◆ **DATASET SECTION**

:::::

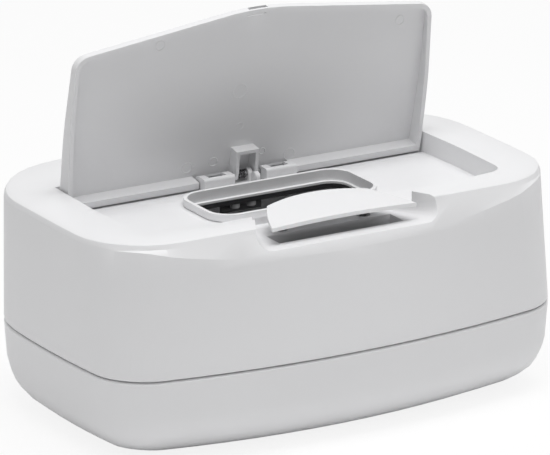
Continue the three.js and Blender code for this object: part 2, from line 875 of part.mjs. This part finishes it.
addPiece(root, 'base_tray', makeBaseTray(), makeMaterial(white, 0.45));
footPlaces().forEach(([x, y], index) => {
  const foot = cylinderAlongZ(footRadius, x, y, 0, footThick - gap);
  addPiece(root, `foot_${index + 1}`, foot, makeMaterial(warmGrey, 0.8));
});
addPiece(root, 'upper_shell', makeUpperShell(), makeMaterial(white, 0.45));
addPiece(root, 'opening_collar', makeCollar(), makeMaterial(white, 0.5));
addPiece(root, 'collar_retainer', makeRetainer(), makeMaterial(0x3a3b3d, 0.6));
screwPlaces().forEach(([x, y], index) => {
  addPiece(root, `retainer_screw_${index + 1}`, makeScrew(x, y), makeMaterial(0xb5b7ba, 0.35, 0.9));
});
addPiece(root, 'hinge_block_left', makeBlock(-1), makeMaterial(white, 0.45));
addPiece(root, 'hinge_block_right', makeBlock(1), makeMaterial(white, 0.45));
addPiece(root, 'hinge_pin', makePin(), makeMaterial(0xb5b7ba, 0.3, 0.9));
addPiece(root, 'lid_spring', makeLidSpring(), makeMaterial(0xb5b7ba, 0.3, 0.9));
addPiece(root, 'press_tab', makeTab(), makeMaterial(white, 0.35));
for (const [word, side] of [['left', -1], ['right', 1]]) {
  addPiece(root, `tab_spring_${word}`, makeTabSpring(side), makeMaterial(0xb5b7ba, 0.3, 0.9));
  addPiece(root, `tab_clip_${word}`, makeTabClip(side), makeMaterial(0xb5b7ba, 0.3, 0.9));
}

// The lid turns back about the pin from its closed place
const lidGroup = new THREE.Group();
lidGroup.position.set(0, axisY, axisZ);
lidGroup.rotation.x = -lidOpenAngle;
const lid = addPiece(lidGroup, 'lid_shell', makeLid(), makeMaterial(white, 0.45));
lid.position.set(0, -axisY, -axisZ);
root.add(lidGroup);

export default root;
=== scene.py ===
# %% [markdown]
# This lesson dresses a baby wipes box in moulded white plastic, whose sprung lid stands open. The
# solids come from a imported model, which is loaded first and is never moved or changed. They could
# be shown as they are, but their edges are hard and their rounds faceted. So each solid that
# shows well gets a finished copy, made in its own place, which stands for it.

# %% Frame and sizes
import math

import bmesh
import bpy
from mathutils import Matrix, Vector
from mathutils.bvhtree import BVHTree


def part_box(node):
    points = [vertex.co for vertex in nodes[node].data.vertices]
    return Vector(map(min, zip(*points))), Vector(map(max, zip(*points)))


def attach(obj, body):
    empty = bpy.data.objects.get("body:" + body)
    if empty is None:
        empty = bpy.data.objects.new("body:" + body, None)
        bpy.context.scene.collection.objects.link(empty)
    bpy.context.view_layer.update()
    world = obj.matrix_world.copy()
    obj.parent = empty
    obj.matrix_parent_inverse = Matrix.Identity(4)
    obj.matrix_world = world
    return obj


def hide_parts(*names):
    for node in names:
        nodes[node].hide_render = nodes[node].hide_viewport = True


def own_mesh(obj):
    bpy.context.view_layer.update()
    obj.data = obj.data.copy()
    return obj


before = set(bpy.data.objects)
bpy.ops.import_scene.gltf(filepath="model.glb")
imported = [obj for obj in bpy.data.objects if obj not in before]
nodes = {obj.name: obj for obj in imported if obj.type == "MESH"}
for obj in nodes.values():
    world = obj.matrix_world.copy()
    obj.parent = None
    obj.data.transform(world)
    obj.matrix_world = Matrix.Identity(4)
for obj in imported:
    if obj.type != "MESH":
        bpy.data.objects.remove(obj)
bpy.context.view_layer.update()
MM = 0.001

# %% [markdown]
# The camera stands well away with a long lens, so that upright edges stay upright. A camera can
# be told to look at a point, but its framing is then found by trial. Here the viewing angle and
# the scale are given, and one measured point, near the middle of the lid's groove in the deck, is
# put at its own pixel. The same ray through a pixel is used again for the marks on the lid.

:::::

◆ **WHAT NEEDS TO BE DONE**
Copy out exactly the lines from the one containing "its closed place" to the one containing "bpy.data.objects.remove(obj)", both ends inclusive.

◆ **PROBLEM SOLUTION**
// The lid turns back about the pin from its closed place
const lidGroup = new THREE.Group();
lidGroup.position.set(0, axisY, axisZ);
lidGroup.rotation.x = -lidOpenAngle;
const lid = addPiece(lidGroup, 'lid_shell', makeLid(), makeMaterial(white, 0.45));
lid.position.set(0, -axisY, -axisZ);
root.add(lidGroup);

export default root;
=== scene.py ===
# %% [markdown]
# This lesson dresses a baby wipes box in moulded white plastic, whose sprung lid stands open. The
# solids come from a imported model, which is loaded first and is never moved or changed. They could
# be shown as they are, but their edges are hard and their rounds faceted. So each solid that
# shows well gets a finished copy, made in its own place, which stands for it.

# %% Frame and sizes
import math

import bmesh
import bpy
from mathutils import Matrix, Vector
from mathutils.bvhtree import BVHTree


def part_box(node):
    points = [vertex.co for vertex in nodes[node].data.vertices]
    return Vector(map(min, zip(*points))), Vector(map(max, zip(*points)))


def attach(obj, body):
    empty = bpy.data.objects.get("body:" + body)
    if empty is None:
        empty = bpy.data.objects.new("body:" + body, None)
        bpy.context.scene.collection.objects.link(empty)
    bpy.context.view_layer.update()
    world = obj.matrix_world.copy()
    obj.parent = empty
    obj.matrix_parent_inverse = Matrix.Identity(4)
    obj.matrix_world = world
    return obj


def hide_parts(*names):
    for node in names:
        nodes[node].hide_render = nodes[node].hide_viewport = True


def own_mesh(obj):
    bpy.context.view_layer.update()
    obj.data = obj.data.copy()
    return obj


before = set(bpy.data.objects)
bpy.ops.import_scene.gltf(filepath="model.glb")
imported = [obj for obj in bpy.data.objects if obj not in before]
nodes = {obj.name: obj for obj in imported if obj.type == "MESH"}
for obj in nodes.values():
    world = obj.matrix_world.copy()
    obj.parent = None
    obj.data.transform(world)
    obj.matrix_world = Matrix.Identity(4)
for obj in imported:
    if obj.type != "MESH":
        bpy.data.objects.remove(obj)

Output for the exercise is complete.